» Task statement
Write out the whole listing exactly as it stands.

━━━━━━━━━━━━━━━━━━━━

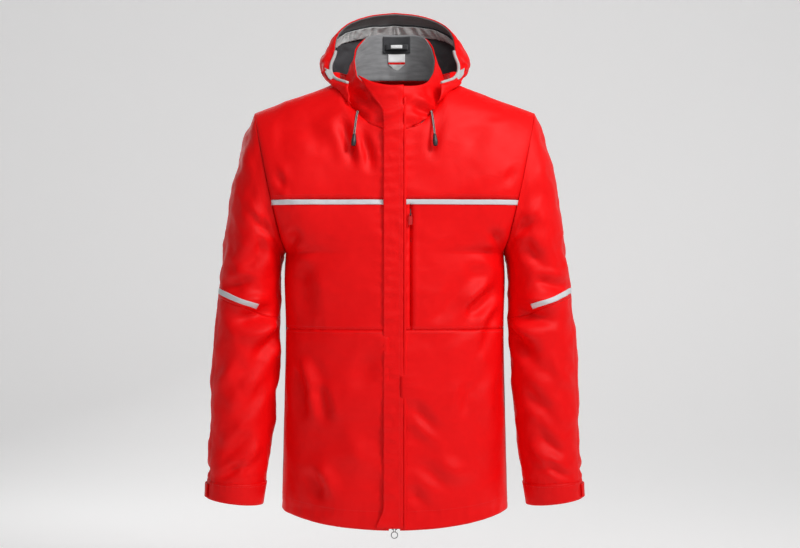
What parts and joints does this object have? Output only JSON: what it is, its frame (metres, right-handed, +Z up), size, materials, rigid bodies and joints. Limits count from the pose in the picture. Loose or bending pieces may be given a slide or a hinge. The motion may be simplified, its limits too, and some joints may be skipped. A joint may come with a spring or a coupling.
{
  "type": "foul weather jacket",
  "caption": "Hooded waterproof sailing jacket with a storm flap over a two-way zip, stand collar, chest pocket, cuff tabs, drawcords and light reflective bands.",
  "frame": {"origin": "middle of the gap in the hanging loop inside the back of the collar", "axes": "+Z up along the hanging jacket, -Y the way its front faces, +X towards the wearer's left sleeve"},
  "size_m": [0.6354, 0.2918, 0.8941],
  "materials": {
    "red_shell": "satin waterproof woven fabric",
    "lining_grey": "soft knitted lining",
    "light_lining": "light melange lining",
    "reflective_light": "light grey reflective tape",
    "dark_fabric": "dark woven trim",
    "cord_fleck": "braided elastic cord with light flecks",
    "black_plastic": "moulded",
    "zip_plastic": "moulded teeth",
    "zip_metal": "lacquered",
    "label_white": "satin label"
  },
  "bodies": {
    "root": {"front_yoke_right": "red_shell", "front_yoke_left": "red_shell", "front_chest_right": "red_shell", "front_chest_left": "red_shell", "front_placket_left": "red_shell", "front_lower_right": "red_shell", "front_lower_left": "red_shell", "back_yoke": "red_shell", "back_panel": "red_shell", "body_lining": "lining_grey", "chest_stripe_right": "reflective_light", "chest_stripe_left": "reflective_light", "collar_outer": "red_shell", "collar_lining": "lining_grey", "hood_base": "red_shell", "flap_seam_strip": "red_shell", "flap_loop_pads": "dark_fabric", "zip_tapes": "dark_fabric", "zip_teeth": "zip_plastic", "zip_stops": "zip_metal", "zip_guard": "dark_fabric", "pocket_tapes": "dark_fabric", "pocket_teeth": "zip_plastic", "pocket_bag": "lining_grey", "eyelets": "black_plastic", "cord_locks": "black_plastic", "drawcord_right": "cord_fleck", "drawcord_left": "cord_fleck", "cord_ends": "black_plastic", "hanging_loop": "dark_fabric", "neck_label": "label_white"},
    "hood": {"hood_centre_panel": "red_shell", "hood_side_right": "red_shell", "hood_side_left": "red_shell", "hood_lining": "light_lining", "hood_visor": "dark_fabric", "hood_gathered_band": "light_lining", "hood_piping": "light_lining"},
    "arm_left": {"sleeve_upper_left": "red_shell", "sleeve_band_left": "reflective_light"},
    "forearm_left": {"sleeve_lower_left": "red_shell", "sleeve_lining_left": "lining_grey", "cuff_left": "red_shell"},
    "tab_left": {"cuff_tab_left": "red_shell"},
    "button_left": {"lock_button_left": "black_plastic"},
    "arm_right": {"sleeve_upper_right": "red_shell", "sleeve_band_right": "reflective_light"},
    "forearm_right": {"sleeve_lower_right": "red_shell", "sleeve_lining_right": "lining_grey", "cuff_right": "red_shell"},
    "tab_right": {"cuff_tab_right": "red_shell"},
    "button_right": {"lock_button_right": "black_plastic"},
    "flap": {"storm_flap": "red_shell", "flap_hook_pads": "dark_fabric"},
    "zip_upper": {"upper_slider": "zip_metal", "upper_puller": "zip_metal"},
    "zip_lower": {"lower_slider": "zip_metal"},
    "ring": {"ring_puller": "zip_metal"},
    "pocket_zip": {"pocket_slider": "zip_metal"},
    "pocket_pull": {"pocket_puller": "zip_metal"}
  },
  "joints": [
    {"name": "hood_raise", "type": "hinge", "parent": "root", "child": "hood", "pos_m": [0, -0.1345, -0.11], "axis": [1, 0, 0], "range_deg": [0, 30]},
    {"name": "shoulder_left", "type": "hinge", "parent": "root", "child": "arm_left", "pos_m": [0.2369, -0.0585, -0.122], "axis": [0, -1, 0], "range_deg": [0, 60]},
    {"name": "elbow_left", "type": "hinge", "parent": "arm_left", "child": "forearm_left", "pos_m": [0.2459, -0.1355, -0.451], "axis": [-0.9413, 0, -0.3375], "range_deg": [0, 45]},
    {"name": "shoulder_right", "type": "hinge", "parent": "root", "child": "arm_right", "pos_m": [-0.2369, -0.0585, -0.122], "axis": [0, 1, 0], "range_deg": [0, 60]},
    {"name": "elbow_right", "type": "hinge", "parent": "arm_right", "child": "forearm_right", "pos_m": [-0.2459, -0.1355, -0.451], "axis": [-0.9413, 0, 0.3375], "range_deg": [0, 45]},
    {"name": "cuff_tab_left_open", "type": "hinge", "parent": "forearm_left", "child": "tab_left", "pos_m": [0.29158, -0.04816, -0.75512], "axis": [-0.0667, 0.2261, 0.9718], "range_deg": [0, 90]},
    {"name": "cuff_tab_right_open", "type": "hinge", "parent": "forearm_right", "child": "tab_right", "pos_m": [-0.29158, -0.04816, -0.75512], "axis": [-0.0667, -0.2261, -0.9718], "range_deg": [0, 90]},
    {"name": "flap_open", "type": "hinge", "parent": "root", "child": "flap", "pos_m": [0.0147, -0.17525, -0.50806], "axis": [0, 0.0375, 0.9993], "range_deg": [0, 120]},
    {"name": "upper_zip", "type": "slide", "parent": "root", "child": "zip_upper", "axis": [0, -0.0375, -0.9993], "range_m": [0, 0.4]},
    {"name": "lower_zip", "type": "slide", "parent": "root", "child": "zip_lower", "axis": [0, 0.0375, 0.9993], "range_m": [0, 0.2]},
    {"name": "ring_swing", "type": "hinge", "parent": "zip_lower", "child": "ring", "pos_m": [0, -0.18153, -0.80203], "axis": [-1, 0, 0], "range_deg": [-6, 20]},
    {"name": "pocket_zip_slide", "type": "slide", "parent": "root", "child": "pocket_zip", "axis": [0, -0.0375, -0.9993], "range_m": [0, 0.16]},
    {"name": "pocket_pull_swing", "type": "hinge", "parent": "pocket_zip", "child": "pocket_pull", "pos_m": [0.026, -0.16438, -0.29807], "axis": [-1, 0, 0], "range_deg": [0, 150]},
    {"name": "lock_button_left_press", "type": "slide", "parent": "root", "child": "button_left", "axis": [0, 0, -1], "range_m": [0, 0.0025], "stiffness_N_per_m": 300},
    {"name": "lock_button_right_press", "type": "slide", "parent": "root", "child": "button_right", "axis": [0, 0, -1], "range_m": [0, 0.0025], "stiffness_N_per_m": 300}
  ]
}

━━━━━━━━━━━━━━━━━━━━

» Solution to the exercise
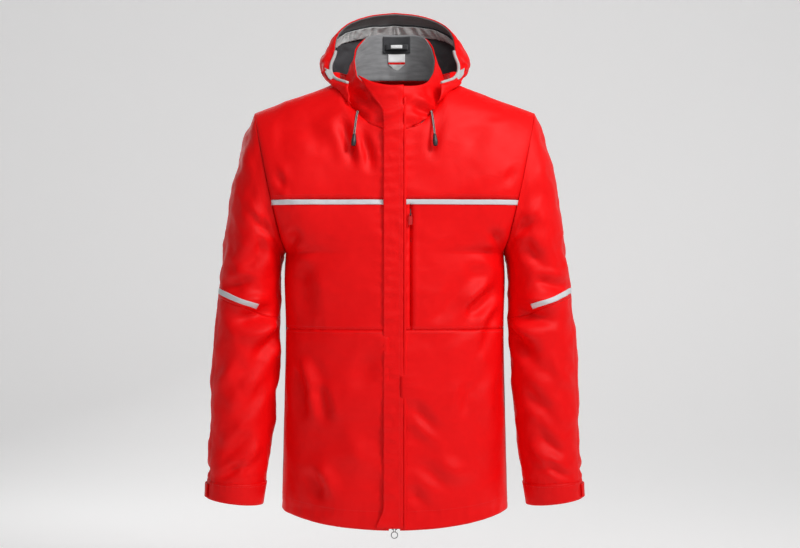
What parts and joints does this object have? Output only JSON: what it is, its frame (metres, right-handed, +Z up), size, materials, rigid bodies and joints. Limits count from the pose in the picture. Loose or bending pieces may be given a slide or a hinge. The motion may be simplified, its limits too, and some joints may be skipped. A joint may come with a spring or a coupling.
{
  "type": "foul weather jacket",
  "caption": "Hooded waterproof sailing jacket with a storm flap over a two-way zip, stand collar, chest pocket, cuff tabs, drawcords and light reflective bands.",
  "frame": {"origin": "middle of the gap in the hanging loop inside the back of the collar", "axes": "+Z up along the hanging jacket, -Y the way its front faces, +X towards the wearer's left sleeve"},
  "size_m": [0.6354, 0.2918, 0.8941],
  "materials": {
    "red_shell": "satin waterproof woven fabric",
    "lining_grey": "soft knitted lining",
    "light_lining": "light melange lining",
    "reflective_light": "light grey reflective tape",
    "dark_fabric": "dark woven trim",
    "cord_fleck": "braided elastic cord with light flecks",
    "black_plastic": "moulded",
    "zip_plastic": "moulded teeth",
    "zip_metal": "lacquered",
    "label_white": "satin label"
  },
  "bodies": {
    "root": {"front_yoke_right": "red_shell", "front_yoke_left": "red_shell", "front_chest_right": "red_shell", "front_chest_left": "red_shell", "front_placket_left": "red_shell", "front_lower_right": "red_shell", "front_lower_left": "red_shell", "back_yoke": "red_shell", "back_panel": "red_shell", "body_lining": "lining_grey", "chest_stripe_right": "reflective_light", "chest_stripe_left": "reflective_light", "collar_outer": "red_shell", "collar_lining": "lining_grey", "hood_base": "red_shell", "flap_seam_strip": "red_shell", "flap_loop_pads": "dark_fabric", "zip_tapes": "dark_fabric", "zip_teeth": "zip_plastic", "zip_stops": "zip_metal", "zip_guard": "dark_fabric", "pocket_tapes": "dark_fabric", "pocket_teeth": "zip_plastic", "pocket_bag": "lining_grey", "eyelets": "black_plastic", "cord_locks": "black_plastic", "drawcord_right": "cord_fleck", "drawcord_left": "cord_fleck", "cord_ends": "black_plastic", "hanging_loop": "dark_fabric", "neck_label": "label_white"},
    "hood": {"hood_centre_panel": "red_shell", "hood_side_right": "red_shell", "hood_side_left": "red_shell", "hood_lining": "light_lining", "hood_visor": "dark_fabric", "hood_gathered_band": "light_lining", "hood_piping": "light_lining"},
    "arm_left": {"sleeve_upper_left": "red_shell", "sleeve_band_left": "reflective_light"},
    "forearm_left": {"sleeve_lower_left": "red_shell", "sleeve_lining_left": "lining_grey", "cuff_left": "red_shell"},
    "tab_left": {"cuff_tab_left": "red_shell"},
    "button_left": {"lock_button_left": "black_plastic"},
    "arm_right": {"sleeve_upper_right": "red_shell", "sleeve_band_right": "reflective_light"},
    "forearm_right": {"sleeve_lower_right": "red_shell", "sleeve_lining_right": "lining_grey", "cuff_right": "red_shell"},
    "tab_right": {"cuff_tab_right": "red_shell"},
    "button_right": {"lock_button_right": "black_plastic"},
    "flap": {"storm_flap": "red_shell", "flap_hook_pads": "dark_fabric"},
    "zip_upper": {"upper_slider": "zip_metal", "upper_puller": "zip_metal"},
    "zip_lower": {"lower_slider": "zip_metal"},
    "ring": {"ring_puller": "zip_metal"},
    "pocket_zip": {"pocket_slider": "zip_metal"},
    "pocket_pull": {"pocket_puller": "zip_metal"}
  },
  "joints": [
    {"name": "hood_raise", "type": "hinge", "parent": "root", "child": "hood", "pos_m": [0, -0.1345, -0.11], "axis": [1, 0, 0], "range_deg": [0, 30]},
    {"name": "shoulder_left", "type": "hinge", "parent": "root", "child": "arm_left", "pos_m": [0.2369, -0.0585, -0.122], "axis": [0, -1, 0], "range_deg": [0, 60]},
    {"name": "elbow_left", "type": "hinge", "parent": "arm_left", "child": "forearm_left", "pos_m": [0.2459, -0.1355, -0.451], "axis": [-0.9413, 0, -0.3375], "range_deg": [0, 45]},
    {"name": "shoulder_right", "type": "hinge", "parent": "root", "child": "arm_right", "pos_m": [-0.2369, -0.0585, -0.122], "axis": [0, 1, 0], "range_deg": [0, 60]},
    {"name": "elbow_right", "type": "hinge", "parent": "arm_right", "child": "forearm_right", "pos_m": [-0.2459, -0.1355, -0.451], "axis": [-0.9413, 0, 0.3375], "range_deg": [0, 45]},
    {"name": "cuff_tab_left_open", "type": "hinge", "parent": "forearm_left", "child": "tab_left", "pos_m": [0.29158, -0.04816, -0.75512], "axis": [-0.0667, 0.2261, 0.9718], "range_deg": [0, 90]},
    {"name": "cuff_tab_right_open", "type": "hinge", "parent": "forearm_right", "child": "tab_right", "pos_m": [-0.29158, -0.04816, -0.75512], "axis": [-0.0667, -0.2261, -0.9718], "range_deg": [0, 90]},
    {"name": "flap_open", "type": "hinge", "parent": "root", "child": "flap", "pos_m": [0.0147, -0.17525, -0.50806], "axis": [0, 0.0375, 0.9993], "range_deg": [0, 120]},
    {"name": "upper_zip", "type": "slide", "parent": "root", "child": "zip_upper", "axis": [0, -0.0375, -0.9993], "range_m": [0, 0.4]},
    {"name": "lower_zip", "type": "slide", "parent": "root", "child": "zip_lower", "axis": [0, 0.0375, 0.9993], "range_m": [0, 0.2]},
    {"name": "ring_swing", "type": "hinge", "parent": "zip_lower", "child": "ring", "pos_m": [0, -0.18153, -0.80203], "axis": [-1, 0, 0], "range_deg": [-6, 20]},
    {"name": "pocket_zip_slide", "type": "slide", "parent": "root", "child": "pocket_zip", "axis": [0, -0.0375, -0.9993], "range_m": [0, 0.16]},
    {"name": "pocket_pull_swing", "type": "hinge", "parent": "pocket_zip", "child": "pocket_pull", "pos_m": [0.026, -0.16438, -0.29807], "axis": [-1, 0, 0], "range_deg": [0, 150]},
    {"name": "lock_button_left_press", "type": "slide", "parent": "root", "child": "button_left", "axis": [0, 0, -1], "range_m": [0, 0.0025], "stiffness_N_per_m": 300},
    {"name": "lock_button_right_press", "type": "slide", "parent": "root", "child": "button_right", "axis": [0, 0, -1], "range_m": [0, 0.0025], "stiffness_N_per_m": 300}
  ]
}